Литературное дарование Кузмина, в особенности дарование стихотворное, не было ни очень велико, ни очень значительно. Стихи его возникли случайно, и «пафоса неизбежности» в них нет. Но благодаря тому, что Кузмин был человеком редкостным по своеобразию и законченности, и еще потому, что обратился он к поэзии в зрелости, ему удалось оставить в книгах своих — то здесь, то там — какой-то неизгладимый след своей души, своего сознания, – несколько строк, десять или пятнадцать небольших стихотворений, прелестных и как бы беспомощных, жалких и очаровательных. Оттого кажется, если бы мы вздумали разобрать кто из стихотворцев последнего периода нашей литературы был поэтом, а кто лишь «виршеплетом», хотя бы и блистательным, то в первый, очень короткий список Кузмина все-таки надо было бы включить без колебаний. Он нашел в себе силы пробиться сквозь «толщу слова», — вероятно, потому, что литература его, собственно говоря, никогда не прельщала, и в самый разгар увлечения формальными опытами он над ними только посмеивался. Кузмина не интересовала словесность как нечто целое, создаваемое общими трудами, традициями, преемственностью. Он хотел своего голоса, пусть даже только «голоска», но своего — и этого он добился. Душа в его стихах осталась: детски-мудрая и в то же время испуганная, растерянная.
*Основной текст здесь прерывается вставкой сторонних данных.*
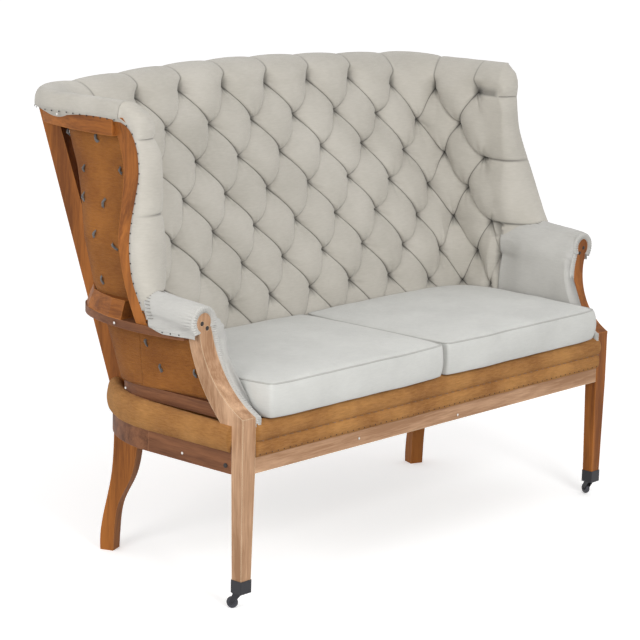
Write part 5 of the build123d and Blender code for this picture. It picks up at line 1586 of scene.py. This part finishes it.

Между прочим, надо сказать, что Блок, который Кузмина высоко ставил и очень ценил, по-видимому, остро ощущал в Кузмине беспомощность или, лучше сказать, беззащитность, хрупкость, как основную его черту. В 1920 г., когда Кузмин справлял в Петербурге свой пятнадцатилетний юбилей, Блок в публичном собрании обратился к нему с речью и, помнится, сказал: «Я боюсь, что наша жестокая жизнь сделает вам больно…» Было в блоковском голосе, во всем его облике что-то глубоко-дружественное по отношению к Кузмину, покровительственное без высокомерия, почти отеческое, хотя годами он был много моложе его.
Все это еще близко, но уже и далеко от нас. Опасения Блока, в сущности, сбылись, и наше жестокое время» действительно причинило боль Кузмину, отодвинув его раньше срока в историю, до срока состарив его. Кузмин, несомненно, это сознает, он пытается отстоять себя и свое место. Вот уже десять лет как его поэзия резко изменилась: вместо прежних «прозрачных» стихов он пишет теперь стихи нарочито-невнятные, деланно-исступленные, обманчиво-мощные, полные криков и выкликов; вместо «прекрасной ясности», им же самим когда-то провозглашенной, он искусственно и намеренно все в своих стихах сбивает и затемняет… Достигается этим немногое. Стихам из «Нездешних вечеров» или «Парабол» далеко до ранних «Осенних озер»: как бы ни были они мастерски написаны, они холоднее и фальшивее их. Последний, давно обещанный сборник Кузмина — «Форель разбивает лед» — все любители поэзии ждали с большим интересом: в журналах ведь имени его никогда не видно. Как он пишет теперь? О чем? Какова его теперешняя манера? Интриговало самое название книги, до крайности причудливое.
Образ форели, разбивающей лед, проходит через весь сборник как лейтмотив. По-видимому, для поэта — это образ жизни трепещущей, буйной, уничтожающей все преграды. Стихи в книге почти все сплошь «мажорные»: восторженное славословие бытию, хотя бы и трудному, существованию, хотя бы и скудному. Кое-что напоминает прежнего Кузмина — по легкости, по грации и той подлинной стилистической утонченности, которой во всей нашей новой поэзии, пожалуй, один только Кузмин и достиг. Другое – не то что слабое, но претенциозное. И потому удивляет и даже иногда раздражает. Но в общем, надо сказать – книга стоит того, чтобы ее прочесть. Лучшим доказательством этому служит то, что пока ее читаешь, о всех теоретических соображениях, касающихся новой кузминской манеры или того, как он писал раньше, как пишет теперь, — обо всем этом забываешь. Конечно, это не «высокая» поэзия. Конечно, звук слаб и однообразен, темы коротки, кругозор тесен. Ничего похожего на какую-либо тайну здесь и «не ночевало». Но в этой поэзии есть лучистая «тепловая энергия», есть благоволение к миру и ко всему живому, — и, по-видимому, это ее свойство неистощимо, потому что в новых стихах Кузмина оно стало заметнее, чем прежде.